<<<<
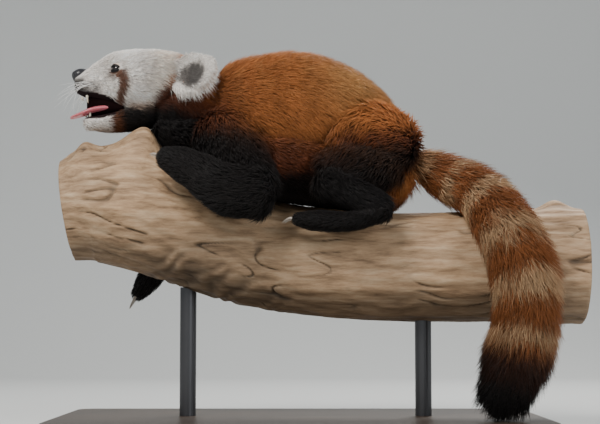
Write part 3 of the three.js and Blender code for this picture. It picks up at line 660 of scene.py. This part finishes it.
def makeCoat(name, chosen, nodes, slotName, seed):
    # tufts rooted on the skin's triangles whose vertices are chosen; each rises from its root
    # along the normal and runs along the flow, and neighbours draw together towards their tips
    tuft, rings, draw = tuftValues, tuftValues["rings"], np.random.default_rng(seed)
    use = skinTris[chosen[skinTris].all(1)]
    p = skinVerts[use]
    area = np.linalg.norm(np.cross(p[:, 1] - p[:, 0], p[:, 2] - p[:, 0]), axis=1) / 2
    weight = area * coatSize[use, 3].mean(1) * 1e4
    count = int(weight.sum())
    pick = draw.choice(len(use), count, p=weight / weight.sum())
    bary = draw.dirichlet((1, 1, 1), count)
    corner = use[pick]

    def mix(field):
        return (field[corner] * bary[:, :, None]).sum(1)

    root, normal, lie = mix(skinVerts), unit(mix(skinNormals)), mix(coatFlow)
    size, colour = mix(coatSize), mix(coatColour)
    lead = corner[np.arange(count), bary.argmax(1)]
    lie = lie + tuft["stray"] * draw.normal(size=(count, 3))
    lie = unit(lie - normal * dotRows(lie, normal))
    across = np.cross(lie, normal)
    length = size[:, 0] * mm * draw.uniform(*tuft["lengths"], count)
    width = size[:, 1] * mm * draw.uniform(*tuft["widths"], count)
    rise = size[:, 2] * mm * draw.uniform(*tuft["rises"], count)
    warped = root + tuft["warp"] * np.stack([ripple(root, 0.02, k) for k in (0.5, 2.5, 4.5)], -1)
    cellSize = tuft["cell"] * np.clip(size[:, :1] / tuft["cellLength"], *tuft["cellScale"])
    cell = np.floor(warped / cellSize).astype(np.int64)
    cellKey = (cell * np.array([1, 100003, 10000019])).sum(1)  # one number for each cell
    _, member = np.unique(cellKey, return_inverse=True)
    total = np.bincount(member)
    middle = np.stack([np.bincount(member, root[:, k]) / total for k in range(3)], -1)[member]
    pull = middle - root
    pull -= normal * dotRows(pull, normal)
    s = np.linspace(0, 1, rings + 1)
    arc = 1.5 * s - 0.5 * s ** 2
    bend = length[:, None] * tuft["bend"] * draw.normal(size=(count, 1)) * s ** 2
    centres = (root[:, None] + lie[:, None] * (length[:, None] * s)[..., None]
               + normal[:, None] * (rise[:, None] * arc - tuft["sunk"] * (1 - s) ** 2)[..., None]
               + pull[:, None] * (tuft["draw"] * s ** 1.3)[None, :, None]
               + across[:, None] * bend[..., None])
    shape = np.interp(s, (0, 0.4, 0.8, 1), (0.75, 1, 0.6, 0))
    halfWidth = width[:, None] / 2 * shape
    acrossRings, faceRings = (np.repeat(v[:, None], rings + 1, 1) for v in (across, normal))
    strands = strandArrays(centres, acrossRings, faceRings, halfWidth, halfWidth * tuft["flat"])
    tint = draw.uniform(*tuft["tints"], (count, 1)) * (1 + 0.10 * ripple(root, 0.05, 3.0)[:, None])
    tint = tint * draw.uniform(*tuft["clumpTints"], len(total))[member][:, None]
    alongTint = tuft["root"] + (tuft["tip"] - tuft["root"]) * s
    ringTint = np.concatenate([np.repeat(alongTint[:-1], 3), alongTint[-1:]])
    bright = 1 - 0.7 * np.clip(colour.mean(1) / 0.8, 0, 1)  # pale hair changes less
    paint = (colour * tint)[:, None, :] * (ringTint[None, :] ** bright[:, None])[..., None]
    coat = newObject(name, *strands)
    colourAttribute(coat.data, "coatColour", np.clip(paint.reshape(-1, 3), 0, 1))
    bakePatches(coat, lead, s)
    coat.data.materials.append(tuftFur)
    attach(coat, "root")
    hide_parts(*nodes)
    print(name, count, "tufts", count * (6 * rings - 2), "triangles")


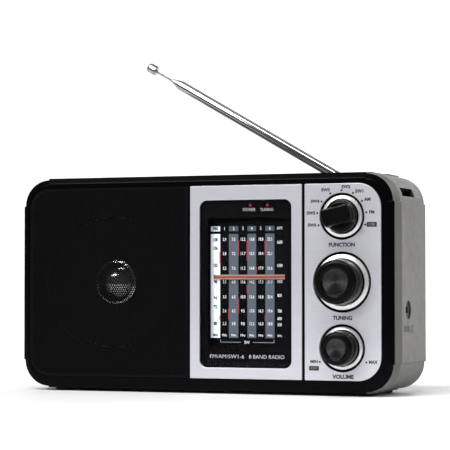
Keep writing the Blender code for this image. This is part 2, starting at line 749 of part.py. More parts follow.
>>>>
Each line above must be printed exactly as it appears.

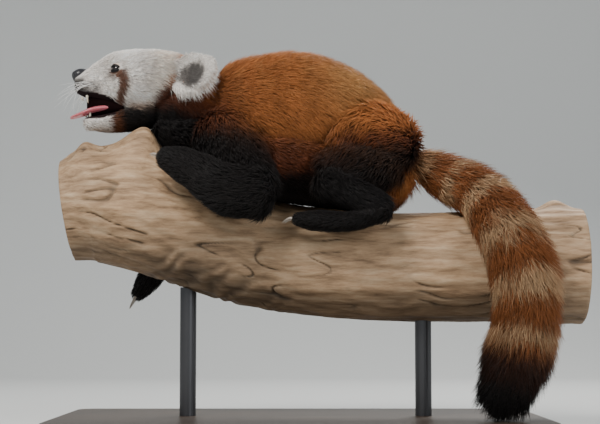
Write part 3 of the three.js and Blender code for this picture. It picks up at line 660 of scene.py. This part finishes it.
def makeCoat(name, chosen, nodes, slotName, seed):
    # tufts rooted on the skin's triangles whose vertices are chosen; each rises from its root
    # along the normal and runs along the flow, and neighbours draw together towards their tips
    tuft, rings, draw = tuftValues, tuftValues["rings"], np.random.default_rng(seed)
    use = skinTris[chosen[skinTris].all(1)]
    p = skinVerts[use]
    area = np.linalg.norm(np.cross(p[:, 1] - p[:, 0], p[:, 2] - p[:, 0]), axis=1) / 2
    weight = area * coatSize[use, 3].mean(1) * 1e4
    count = int(weight.sum())
    pick = draw.choice(len(use), count, p=weight / weight.sum())
    bary = draw.dirichlet((1, 1, 1), count)
    corner = use[pick]

    def mix(field):
        return (field[corner] * bary[:, :, None]).sum(1)

    root, normal, lie = mix(skinVerts), unit(mix(skinNormals)), mix(coatFlow)
    size, colour = mix(coatSize), mix(coatColour)
    lead = corner[np.arange(count), bary.argmax(1)]
    lie = lie + tuft["stray"] * draw.normal(size=(count, 3))
    lie = unit(lie - normal * dotRows(lie, normal))
    across = np.cross(lie, normal)
    length = size[:, 0] * mm * draw.uniform(*tuft["lengths"], count)
    width = size[:, 1] * mm * draw.uniform(*tuft["widths"], count)
    rise = size[:, 2] * mm * draw.uniform(*tuft["rises"], count)
    warped = root + tuft["warp"] * np.stack([ripple(root, 0.02, k) for k in (0.5, 2.5, 4.5)], -1)
    cellSize = tuft["cell"] * np.clip(size[:, :1] / tuft["cellLength"], *tuft["cellScale"])
    cell = np.floor(warped / cellSize).astype(np.int64)
    cellKey = (cell * np.array([1, 100003, 10000019])).sum(1)  # one number for each cell
    _, member = np.unique(cellKey, return_inverse=True)
    total = np.bincount(member)
    middle = np.stack([np.bincount(member, root[:, k]) / total for k in range(3)], -1)[member]
    pull = middle - root
    pull -= normal * dotRows(pull, normal)
    s = np.linspace(0, 1, rings + 1)
    arc = 1.5 * s - 0.5 * s ** 2
    bend = length[:, None] * tuft["bend"] * draw.normal(size=(count, 1)) * s ** 2
    centres = (root[:, None] + lie[:, None] * (length[:, None] * s)[..., None]
               + normal[:, None] * (rise[:, None] * arc - tuft["sunk"] * (1 - s) ** 2)[..., None]
               + pull[:, None] * (tuft["draw"] * s ** 1.3)[None, :, None]
               + across[:, None] * bend[..., None])
    shape = np.interp(s, (0, 0.4, 0.8, 1), (0.75, 1, 0.6, 0))
    halfWidth = width[:, None] / 2 * shape
    acrossRings, faceRings = (np.repeat(v[:, None], rings + 1, 1) for v in (across, normal))
    strands = strandArrays(centres, acrossRings, faceRings, halfWidth, halfWidth * tuft["flat"])
    tint = draw.uniform(*tuft["tints"], (count, 1)) * (1 + 0.10 * ripple(root, 0.05, 3.0)[:, None])
    tint = tint * draw.uniform(*tuft["clumpTints"], len(total))[member][:, None]
    alongTint = tuft["root"] + (tuft["tip"] - tuft["root"]) * s
    ringTint = np.concatenate([np.repeat(alongTint[:-1], 3), alongTint[-1:]])
    bright = 1 - 0.7 * np.clip(colour.mean(1) / 0.8, 0, 1)  # pale hair changes less
    paint = (colour * tint)[:, None, :] * (ringTint[None, :] ** bright[:, None])[..., None]
    coat = newObject(name, *strands)
    colourAttribute(coat.data, "coatColour", np.clip(paint.reshape(-1, 3), 0, 1))
    bakePatches(coat, lead, s)
    coat.data.materials.append(tuftFur)
    attach(coat, "root")
    hide_parts(*nodes)
    print(name, count, "tufts", count * (6 * rings - 2), "triangles")


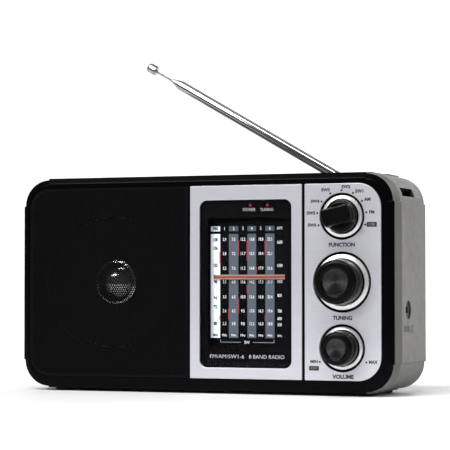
Keep writing the Blender code for this image. This is part 2, starting at line 749 of part.py. More parts follow.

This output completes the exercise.